On the weekend of November 16-18, thousands of human rights advocates
from across the U.S. and Latin America will converge at Fort Benning,
Georgia to demand a dramatic shift in U.S. foreign policy and the
closure of the controversial U.S. Army's School of the Americas
(SOA/WHINSEC).
WHEN/WHERE: Fort Benning – Columbus, Georgia
Saturday, November 17 - 10am-5pm: Vigil at the gates of Fort Benning –
Fort Benning Dr.
Speakers include: Rep. James McGovern (D-MA), Ruby Sales of the Spirit
House Project, Jim Schmitz of AFSCME, Michael McPherson of Veterans
for Peace, Lydia Lopez of the Colombian flower workers union, the
Coalition of Immokalee Workers, and many more.
Sunday, November 18 – 9am-3pm: Vigil, symbolic funeral procession and
nonviolent direct action. Performers and speakers include: U.S.
Representative and presidential candidate Dennis Kucinich, the Indigo
Girls, Rabbi Michael Lerner, Fr. Roy Bourgeois founder of SOA Watch,
Bread and Puppets, and more.
WHAT: The SOA, renamed the Western Hemisphere Institute for Security
Cooperation (WHINSEC), made headlines in 1996 when the Pentagon
released training manuals used at the school that advocated torture,
extortion and execution. Graduates of the school have been
consistently linked to human rights violations and criminal activity
in Latin America. In 2007, 10 Colombian SOA/WHINSEC graduates,
including two former instructors, who taught "peacekeeping operations"

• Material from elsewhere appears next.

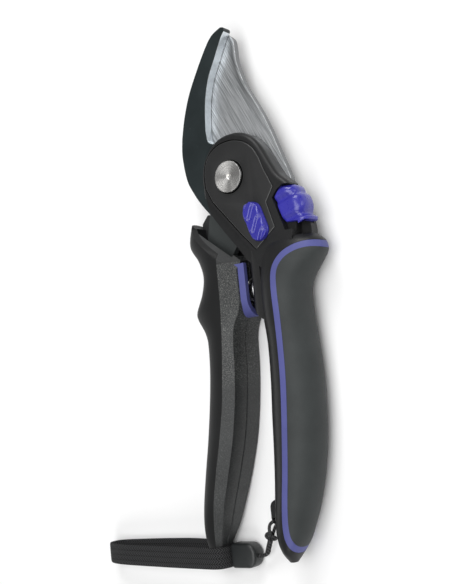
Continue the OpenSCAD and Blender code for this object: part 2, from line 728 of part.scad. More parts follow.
right_handle();
rubber_grip();
accent_strip();
counter_hook();
hook_rivets();
cover_plate();
pivot_bolt();
pivot_bush();
pivot_washer();
pivot_nut();
spring();
lock_leaf();
cutting_blade();
left_handle();
left_grip();
spring_cup();
tang_pins();
lock_slider();
lock_pawl();
selector_button();
selector_slide();
strap_webbing();
strap_cap();
lanyard_cord();
cord_knot();
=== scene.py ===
"""Looks of a bypass pruner that lies on its back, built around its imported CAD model."""
import json
import math
import bmesh
import bpy
from mathutils import Matrix, Vector, noise


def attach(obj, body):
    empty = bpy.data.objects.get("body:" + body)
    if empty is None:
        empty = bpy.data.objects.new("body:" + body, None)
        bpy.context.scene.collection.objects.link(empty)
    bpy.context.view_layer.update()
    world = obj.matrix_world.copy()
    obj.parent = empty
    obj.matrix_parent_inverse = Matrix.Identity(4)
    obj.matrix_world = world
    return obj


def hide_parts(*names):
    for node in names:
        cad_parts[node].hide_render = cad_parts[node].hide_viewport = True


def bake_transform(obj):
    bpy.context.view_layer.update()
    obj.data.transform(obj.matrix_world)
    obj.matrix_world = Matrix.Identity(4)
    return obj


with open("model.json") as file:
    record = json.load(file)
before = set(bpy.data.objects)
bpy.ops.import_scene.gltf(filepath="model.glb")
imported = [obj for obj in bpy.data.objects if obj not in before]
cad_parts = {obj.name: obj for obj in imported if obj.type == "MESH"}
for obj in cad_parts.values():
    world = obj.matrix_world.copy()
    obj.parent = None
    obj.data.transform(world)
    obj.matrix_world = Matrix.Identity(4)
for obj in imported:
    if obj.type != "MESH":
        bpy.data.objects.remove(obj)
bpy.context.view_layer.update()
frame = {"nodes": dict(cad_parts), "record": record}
MM = 0.001
BODY_OF = {node: body for body, nodes in frame["record"]["behaviour"]["bodies"].items()
           for node in nodes}


# ---- camera ----
def camera():
    data = bpy.data.cameras.new("camera")
    data.sensor_width = 36.0
    data.lens = 61.6
    data.clip_start = 0.01
    cam = bpy.data.objects.new("camera", data)
    right, up, back = ((-0.1008, -0.7929, -0.6010), (0.9883, -0.1495, 0.0315), (-0.1148, -0.5908, 0.7986))
    cam.matrix_world = Matrix.Translation((-0.09136, -0.22853, 0.33618)) @ Matrix((right, up, back)).transposed().to_4x4()
    bpy.context.collection.objects.link(cam)
    bpy.context.scene.camera = cam


camera()


# ---- shared mesh work ----
def through(points, steps):
    """A smooth line through rows of numbers, with that many steps to a stretch."""
    rows, last = [], len(points) - 1
    for i in range(last):
        a, b, c, d = (points[max(i - 1, 0)], points[i], points[i + 1], points[min(i + 2, last)])
        for k in range(steps):
            t = k / steps
            rows.append([0.5 * (2 * q + (r - p) * t + (2 * p - 5 * q + 4 * r - s) * t * t
                                + (3 * q - p - 3 * r + s) * t ** 3) for p, q, r, s in zip(a, b, c, d)])
    return rows + [list(points[-1])]


def drawn_out(sides, stations, place, marks=None):
    """A ring drawn out through the stations. place(station, side) is a point in millimetres,
    and marks(station, side) how far along and across the piece it lies, for its pattern."""
    bm = bmesh.new()
    side = bm.verts.layers.int.new("side")
    along, across = (bm.verts.layers.float.new(n) for n in ("along", "across"))
    verts = bmesh.ops.create_circle(bm, segments=sides, radius=1.0)["verts"]
    for k, v in enumerate(verts):
        v[side] = k
    edges = first = bm.edges[:]
    for n, station in enumerate(stations):
        if n:
            made = bmesh.ops.extrude_edge_only(bm, edges=edges)["geom"]
            verts = [g for g in made if isinstance(g, bmesh.types.BMVert)]
            ring = set(verts)
            edges = [g for g in made if isinstance(g, bmesh.types.BMEdge) and ring.issuperset(g.verts)]
        for v in verts:
            v.co = Vector(place(station, v[side])) * MM
            if marks:
                v[along], v[across] = marks(station, v[side])
    for ring in (first, edges):
        bmesh.ops.edgeloop_fill(bm, edges=ring)
    bmesh.ops.recalc_face_normals(bm, faces=bm.faces)
    return bm


def plate(outline, low, high):
    """A flat outline in millimetres, raised from one height to another."""
    bm = bmesh.new()
    face = bm.faces.new([bm.verts.new((x * MM, y * MM, low * MM)) for x, y in outline])
    made = bmesh.ops.extrude_face_region(bm, geom=[face])["geom"]
    bmesh.ops.translate(bm, vec=(0, 0, (high - low) * MM),
                        verts=[g for g in made if isinstance(g, bmesh.types.BMVert)])
    bmesh.ops.recalc_face_normals(bm, faces=bm.faces)
    return bm


def of_node(node):
    """A copy of a CAD node's shape, with its triangles joined into faces."""
    bm = bmesh.new()
    bm.from_mesh(frame["nodes"][node].data)
    bmesh.ops.remove_doubles(bm, verts=bm.verts, dist=0.002 * MM)
    bmesh.ops.dissolve_degenerate(bm, edges=bm.edges, dist=0.001 * MM)
    bmesh.ops.dissolve_limit(bm, angle_limit=math.radians(1), verts=bm.verts, edges=bm.edges)
    return bm


def piece(name, bm, nodes, finish, sharp=None, body=None, ride=True):
    mesh = bpy.data.meshes.new(name)
    bm.to_mesh(mesh)
    bm.free()
    mesh.shade_smooth()
    if sharp:
        mesh.set_sharp_from_angle(angle=math.radians(sharp))
    obj = bpy.data.objects.new(name, mesh)
    bpy.context.collection.objects.link(obj)
    for m in (finish if isinstance(finish, (list, tuple)) else [finish]):
        mesh.materials.append(m)
    if ride:
        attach(obj, body or BODY_OF[nodes[0]])
    if nodes:
        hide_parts(*nodes)
    return obj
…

and "democratic sustainment" at WHINSEC in 2003-2004, have been
arrested or are under criminal investigation.
In spite of an aggressive international PR campaign and lobbying
efforts on behalf of WHINSEC, support for the institute continues to
erode. In 2007, Presidents Evo Morales of Bolivia and Oscar Arias of
Costa Rica publicly announced that they would cease to send military
and police to the school, becoming the 4th and 5th countries after
Argentina, Uruguay and Venezuela to commit to a withdrawal from the
U.S. Army training facility.
On June 21, 2007 a McGovern/Lewis amendment to the FY 2008 Foreign
Appropriations bill that would have prohibited funding for the
SOA/WHINSEC lost by a margin of only six votes. 203 members of
Congress voted in favor of the amendment to cut the funding for the
school quoting its connection to human rights abuses throughout Latin
America. Congressional efforts and grassroots pressure to close the
school are increasing.
The annual Vigil to close the SOA at Ft. Benning has grown from a
dozen people in November of 1990 to more than 20,000 in 2006. The
annual event is held on the anniversary of the November 16, 1989
massacre at the University of Central America (UCA) in El Salvador
where 14-year old Celina Ramos, her mother Julia, and six Jesuit
priests where murdered by the Atlacatl Battalion, an SOA trained unit
of the Salvadoran army.
The events will culminate on Sunday, November 18 with a symbolic
funeral procession to the gates of Ft. Benning. Many will negotiate a
barbed-wire fence to enter the military base in an act of nonviolent
civil disobedience. Since protests against SOA/WHINSEC began more than
a decade ago, 226 people have served federal prison sentences.